With Sylva and the Fairy Ball, Margaret McNamara launches the Fairy Bell Sisters, an enchanting new chapter-book series. The books feature Tinker Bell’s little sisters and are a must-read for lovers of the Rainbow Fairies and Disney Fairies stories. Clara Bell, Golden Bell, Rosy Bell, Sylva Bell, and baby Squeak are fairy sisters who live on Sheepskerry Island. Usually Sylva and her sisters get along just fine–until the week of the Fairy Ball. Sylva has her heart set on going–she’ll get to wear magical diamond wings and walk on beautiful satin ribbons under the stars! But fairies must be at least eight years old to attend, and poor Sylva’s birthday is the day after the ball. But before the night is over, Sylva’s big sisters will need her to come to their rescue. Charming illustrations by Julia Denos bring the world of fairies to life.

Isadora Moon Goes to School by Harriet Muncaster

Meet Isadora Moon! She’s half-fairy, half-vampire and totally unique! Isadora Moon loves sunshine — and nighttime. She loves her magic wand — and her black tutu. She loves spooky bats — and Pink Rabbit. Isadora is half-fairy, half-vampire, and she’s special because she is different!

Now Isadora’s parents want her to start school, but she’s not sure where she belongs — fairy school or vampire school?

Juvenile Fiction

My Fangtastically Evil Vampire Pet by Mo O’Hara

Welcome to Camp Mwhaaa-haa-ha-a-watha! This summer is going to be epic. Epically evil, that is. ‘Cause I’m going to Evil Scientist Summer Camp! No annoying little brothers. No annoying zombie goldfish. Just me, my best friend Sanj, our notebook of evil plans, and my truly evil (and totally forbidden) vampire kitten Fang. We’ve got it all planned out. Okay, so maybe I didn’t expect for the totally not-evil Geeky Girl to show up, or for Sanj to find a new partner to work with, but there’s no way I’m going to let them ruin my summer. Evil Emperor of the Camp, here I come! Signed, The Great and Powerful Mark.

Bunnicula by Deborah Howe

THIS book is written by Harold. His full time occupation is dog. He lives with Mr. and Mrs. X (here called Monroe) and their sons Toby and Pete. Also sharing the home are a cat named Chester and a rabbit named Bunnicula. It is because of Bunnicula that Harold turned to writing. Someone had to tell the full story of what happened in the Monroe household after the rabbit arrived.

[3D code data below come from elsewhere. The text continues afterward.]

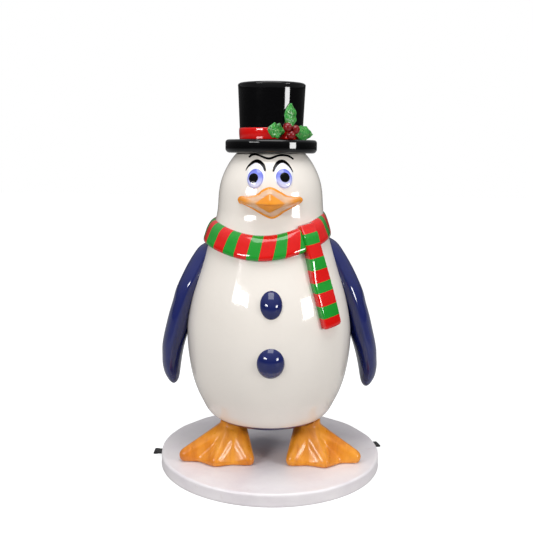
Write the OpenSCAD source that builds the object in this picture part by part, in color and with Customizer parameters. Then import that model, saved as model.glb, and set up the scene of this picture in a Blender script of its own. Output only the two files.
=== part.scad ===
// Glossy fibreglass penguin display figure in a top hat and a moulded scarf, standing on a
// round plinth. +Z is up, the figure faces -Y, and the origin is the centre of the plinth's
// underside. Heights written h are measured from the top of the plinth.

/* [Plinth] */
// Diameter of the round plinth
base_d = 700; // [680:10:760]
// Thickness of the whole plinth
base_t = 40; // [38:1:46]
// Thickness of the fibreglass skin over the plinth's boards
skin_t = 5; // [4:1:6]
// Radius of the plinth's rounded top edge
base_edge = 7; // [4:1:9]

/* [Figure] */
// Sideways place of the figure's axis on the plinth
figure_x = -7; // [-12:1:12]
// Wall thickness of the fibreglass shells
wall = 5; // [4:1:6]
// Height of the joint between the bottom pan and the two body shells
pan_h = 125; // [125:1:125]
// Turn of the face and bill about the figure's axis, in degrees
face_turn = -1.5; // [-3:0.5:3]

/* [Hat] */
// Height of the underside of the brim above the plinth
brim_h = 944; // [944:1:944]
// Diameter of the brim
brim_d = 280; // [270:2:290]
// Thickness of the brim
brim_t = 40; // [34:1:44]
// Diameter of the crown at the brim
crown_low_d = 189; // [180:1:195]
// Diameter of the crown at its top
crown_top_d = 205; // [200:1:212]
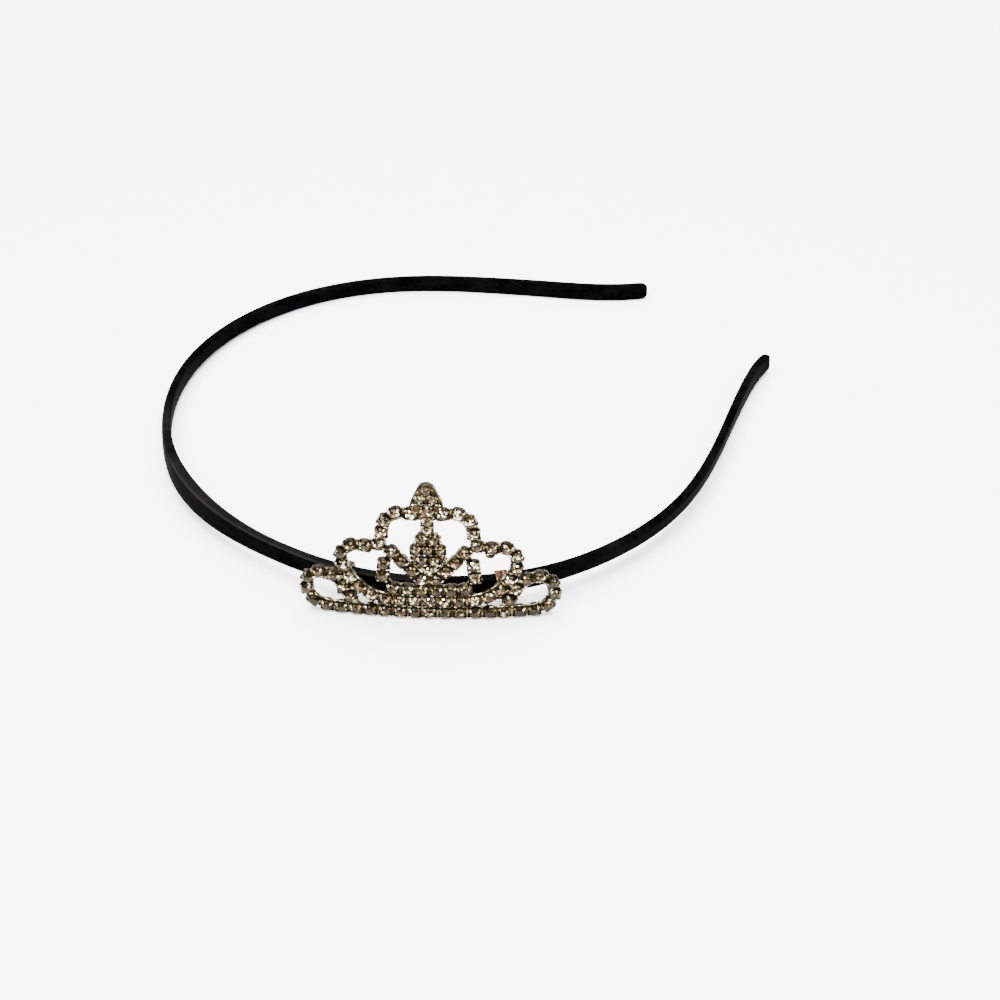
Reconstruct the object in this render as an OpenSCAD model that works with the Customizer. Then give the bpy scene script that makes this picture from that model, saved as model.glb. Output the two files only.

It all began when the Monroes went to see the movie Dracula At the theater Toby found something on his seat, a baby rabbit that he took home and named Bunnicula. It proved to be an apt name, at least as far as Chester was concerned. A well-read and observant cat, he soon decided that there was something odd about the newcomer. For one thing he seemed to have fangs. And the odd markings on his back looked a little like a cape. Furthermore, Bunnicula slept from sunup to sundown. He was awake only at night.

When the family started funding white vegetables, drained dry, with two fang marks in them, Chester was sure Bunnicula was a vampire. But what to do about it. None of the family seemed to grasp the trouble, and Chester’s hilarious hints were totally misunderstood.

Was Bunnicula really a vampire? Only Bunnicula knows for sure. But the story of Chester’s suspicions and their consequences makes uproarious reading.

This title is also available as downloadable audiobook!

Juvenile Non-Fiction

Monstrous: The Lore, Gore, and Science behind Your Favorite Monsters by Carlyn Beccia

Could Dr. Frankenstein’s machine ever animate a body? Why should vampires drink from veins and not arteries? What body parts are best for zombies to eat? (It’s not brains.) This fascinating encyclopedia of monsters delves into the history and science behind eight legendary creatures, from Bigfoot and the kraken to zombies and more. Find out each monster’s origin story and the real-world history that informed it, and then explore the science of each creature in fun and surprising ways. Tips and infographics—including monster anatomy, how to survive a vampire attack, and real-life giant creatures of the deep sea—make this a highly visual and fun-to-browse book.